• _TASK DETAILS_
Output the lines below exactly, please, from the first line until the line with "return wall", counting both.

• _DATASET SECTION_

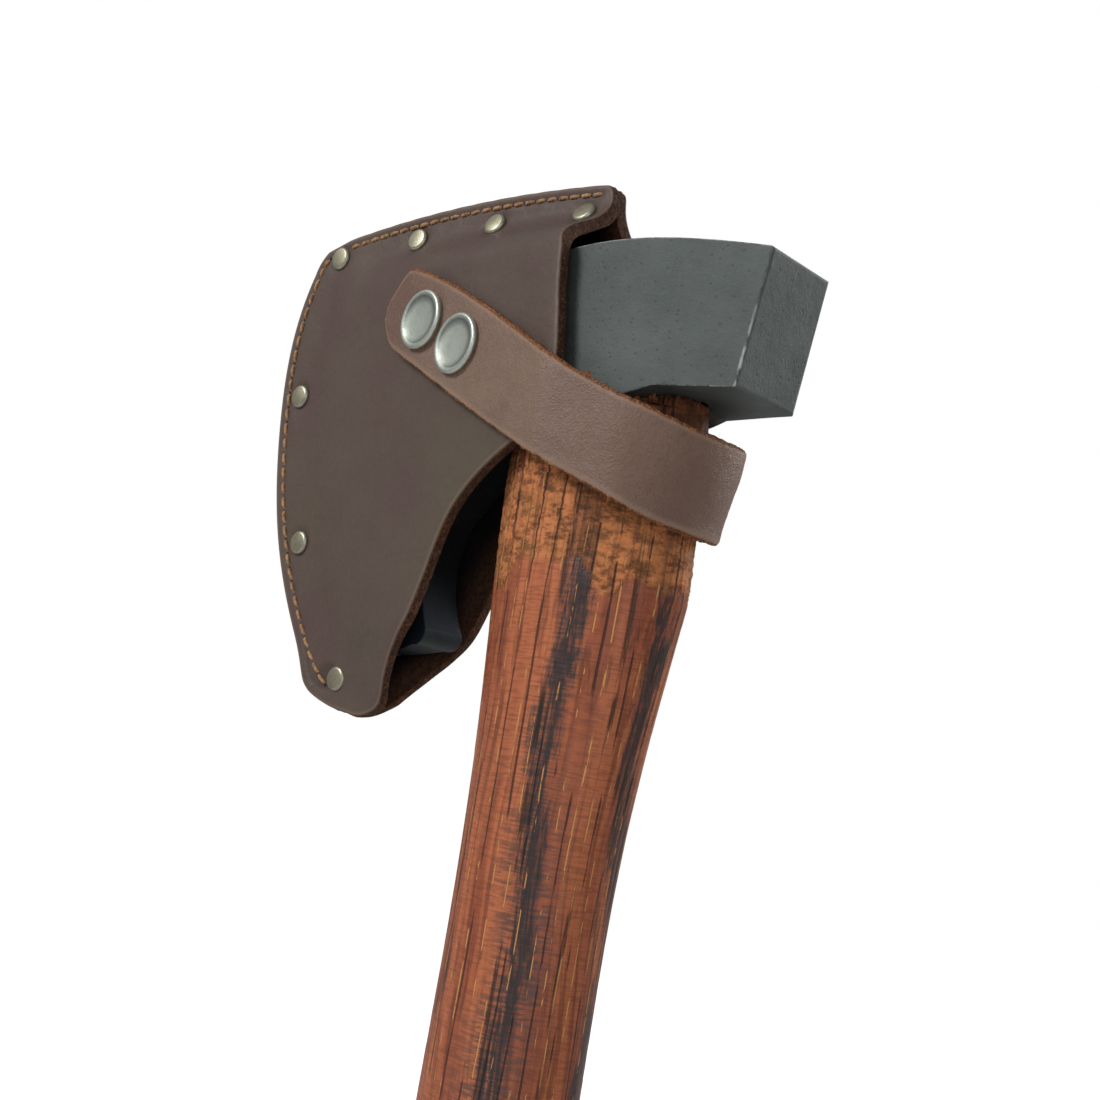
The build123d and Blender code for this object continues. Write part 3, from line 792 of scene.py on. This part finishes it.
def draw_in(verts, side):
    """The two sides are pressed together at the opening's ends, so their free edges draw in there."""
    x, z = verts[:, 0].copy(), verts[:, 2].copy()
    verts[:, 0] -= CORNER_PINCH[side] * smooth((x + 14.0) / 9.0) * smooth((z - 14.0) / 8.0)
    verts[:, 0] -= TOE_PINCH * smooth((-66.0 - z) / 20.0) * smooth((x + 88.0) / 16.0)
    verts[:, 2] += TOE_LIFT * smooth((-84.0 - z) / 9.0)
    if side > 0:
        verts[:, 0] -= MOUTH_PINCH * smooth((-36.0 - z) / 16.0) * smooth((x + 78.0) / 22.0)


def panel_walls(top, bottom, normals):
    """Rows of points down the rough cut edge, between the rims of the two faces."""
    count = len(normals)
    wall = []
    for row in range(1, WALL_ROWS):
        t = row / WALL_ROWS
        line = top[:count] * (1 - t) + bottom[:count] * t
        bulge = 0.16 * math.sin(math.pi * t)
        rough = 0.17 * fractal(line, (0.8, 0.6, 0.8), 3, 21) - 0.12 * np.abs(fractal(line, 2.4, 2, 33))
        push = (bulge + rough) * math.sin(math.pi * t) ** 0.35
        line[:, 0] += normals[:, 0] * push
        line[:, 2] += normals[:, 1] * push
        wall.append(line)
    return wall


def panel_faces(count, flat, fill, side):
    """The faces of the outer skin, the inner skin and the cut edge."""
    faces = tube(len(RING_INSETS), count)
    start = (len(RING_INSETS) - 1) * count
    faces += [tuple(start + i for i in face) for face in fill]
    lower = flipped([tuple(i + flat for i in face) for face in faces])
    edge = [0] + [2 * flat + k * count for k in range(WALL_ROWS - 1)] + [flat]
    for first, second in zip(edge[:-1], edge[1:]):
        lower += strip(second, first, count)
    faces += lower
    return flipped(faces) if side > 0 else faces


def make_panel(name, side, look, stitches, rivets, snaps):
    """One leather side: a closed skin with a rounded arris, rough cut edges, and a stitching groove."""
    holes = np.array([p[[0, 2]] for p in rivets] + [p[[0, 2]] for p in snaps])
    loop = panel_loop(name, holes)
    normals = loop_normals(loop)
    outer, inner = Heights(name, side, True), Heights(name, side, False)
    count = len(loop)
    rings = [loop - normals * inset for inset in RING_INSETS]
    extra, fill = filled(rings[-1])
    face_points = np.vstack(rings + [extra])
    inset = np.concatenate([np.full(count, d) for d in RING_INSETS] + [np.full(len(extra), 99.0)])
    flat = len(face_points)
    drop = np.where(inset < ARRIS, ARRIS - np.sqrt(np.maximum(ARRIS**2 - (ARRIS - inset) ** 2, 0)), 0.0)
    seam = [m[[0, 2]] + a[[0, 2]] * t for m, a, _ in stitches[side] for t in (-1.5, -0.75, 0, 0.75, 1.5)]
    from_seam = nearest(face_points, np.array(seam))
    rivet_points = np.array([p[[0, 2]] for p in rivets])
    from_rivet = nearest(face_points, rivet_points)
    solid = np.stack([face_points[:, 0], np.zeros(flat), face_points[:, 1]], 1)
    sink = drop + GROOVE_DEPTH * np.exp(-((from_seam / GROOVE_WIDTH) ** 2))
    sink += RIVET_DIMPLE * np.exp(-(np.maximum(from_rivet - 2.4, 0) ** 2) / 2.6)
    sink += 0.12 * fractal(solid + np.array([0, side * 40.0, 0]), 16.0, 3, 5) * smooth((inset - 0.5) / 3)
    height = outer.at(face_points) - sink
    top = np.stack([face_points[:, 0], side * height, face_points[:, 1]], 1)
    low_height = inner.at(face_points) + 0.4 * np.where(inset < ARRIS, drop, 0.0)
    low_height += 0.08 * fractal(solid + np.array([7.0, side * 11.0, 3.0]), 2.0, 3, 9) * (inset > 0.2)
    low_height = np.maximum(low_height, 0.06)
    bottom = np.stack([face_points[:, 0], side * low_height, face_points[:, 1]], 1)
    verts = np.vstack([top, bottom] + panel_walls(top, bottom, normals))
    draw_in(verts, side)
    faces = panel_faces(count, flat, fill, side)
    # Painted shade mask: a dark ring round each rivet cap and a softer line along the stitch groove.
    dark = np.exp(-(np.maximum(from_rivet - 3.0, 0) ** 2) / 0.5) + 0.5 * np.exp(-((from_seam / 0.6) ** 2))
    # Painted shade mask: grows with distance in from the panel's edge.
    deep_inside_shade = smooth((nearest(face_points, loop) - 1.5) / 8.0)
    none, ones, walls = np.zeros(flat), np.ones(flat), np.zeros(count * (WALL_ROWS - 1))
    marks = {
        "cut": np.concatenate([smooth((0.2 - inset) / 0.2), smooth((0.3 - inset) / 0.3), walls + 1.0]),
        "inner": np.concatenate([none, ones, walls]),
        "rim": np.concatenate([np.exp(-(((inset - 0.55) / 0.3) ** 2)), none, walls]),
        "painted_shade": np.concatenate([np.clip(dark, 0, 1), none, walls]),
        "deep": np.concatenate([none, deep_inside_shade, walls]),
    }
    obj = make_piece("leather_" + name, verts, faces, look, marks)
    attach(obj, "sheath")
    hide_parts(name)
    return outer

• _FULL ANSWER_
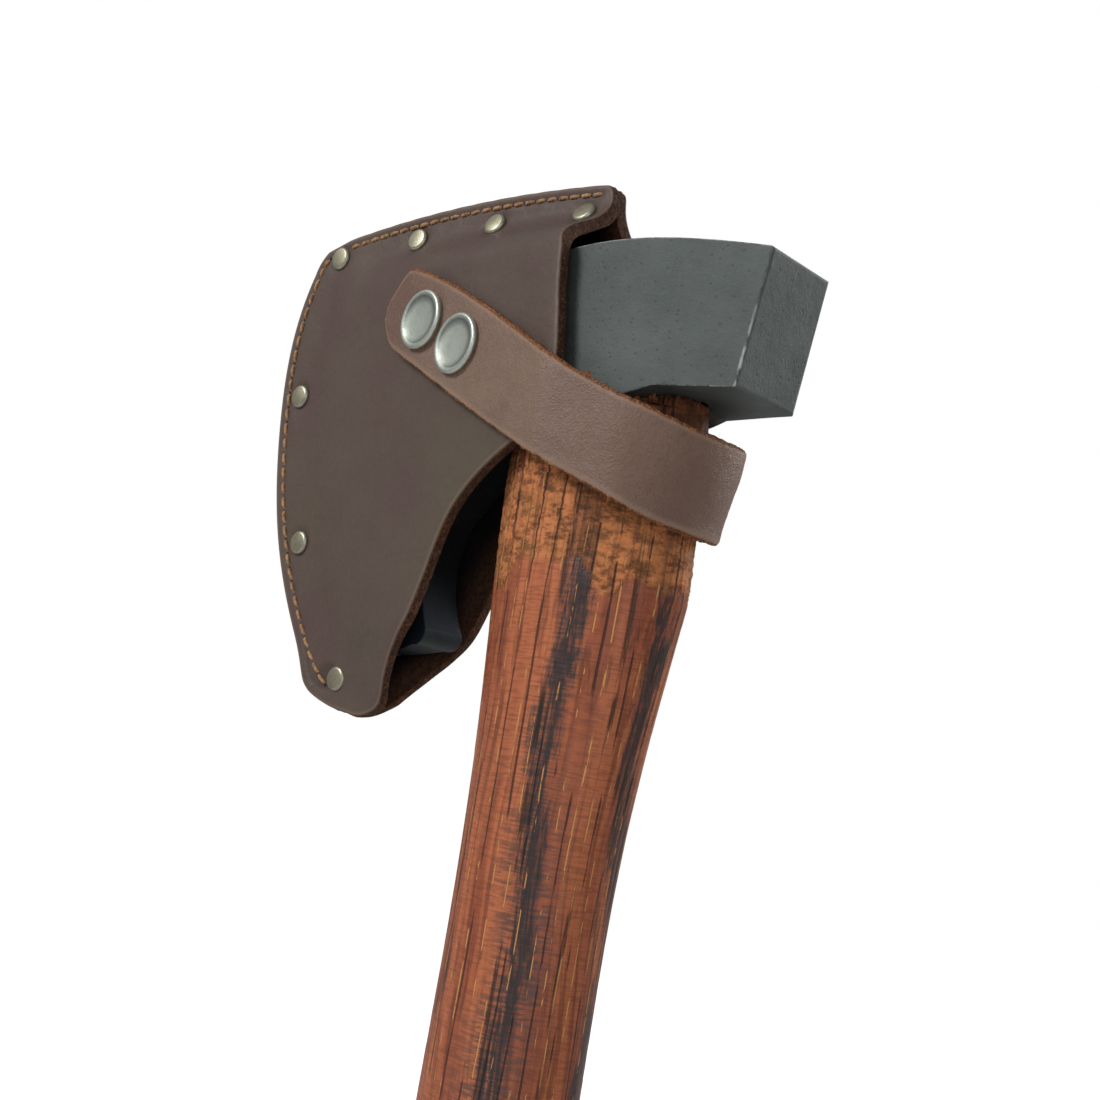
The build123d and Blender code for this object continues. Write part 3, from line 792 of scene.py on. This part finishes it.
def draw_in(verts, side):
    """The two sides are pressed together at the opening's ends, so their free edges draw in there."""
    x, z = verts[:, 0].copy(), verts[:, 2].copy()
    verts[:, 0] -= CORNER_PINCH[side] * smooth((x + 14.0) / 9.0) * smooth((z - 14.0) / 8.0)
    verts[:, 0] -= TOE_PINCH * smooth((-66.0 - z) / 20.0) * smooth((x + 88.0) / 16.0)
    verts[:, 2] += TOE_LIFT * smooth((-84.0 - z) / 9.0)
    if side > 0:
        verts[:, 0] -= MOUTH_PINCH * smooth((-36.0 - z) / 16.0) * smooth((x + 78.0) / 22.0)


def panel_walls(top, bottom, normals):
    """Rows of points down the rough cut edge, between the rims of the two faces."""
    count = len(normals)
    wall = []
    for row in range(1, WALL_ROWS):
        t = row / WALL_ROWS
        line = top[:count] * (1 - t) + bottom[:count] * t
        bulge = 0.16 * math.sin(math.pi * t)
        rough = 0.17 * fractal(line, (0.8, 0.6, 0.8), 3, 21) - 0.12 * np.abs(fractal(line, 2.4, 2, 33))
        push = (bulge + rough) * math.sin(math.pi * t) ** 0.35
        line[:, 0] += normals[:, 0] * push
        line[:, 2] += normals[:, 1] * push
        wall.append(line)
    return wall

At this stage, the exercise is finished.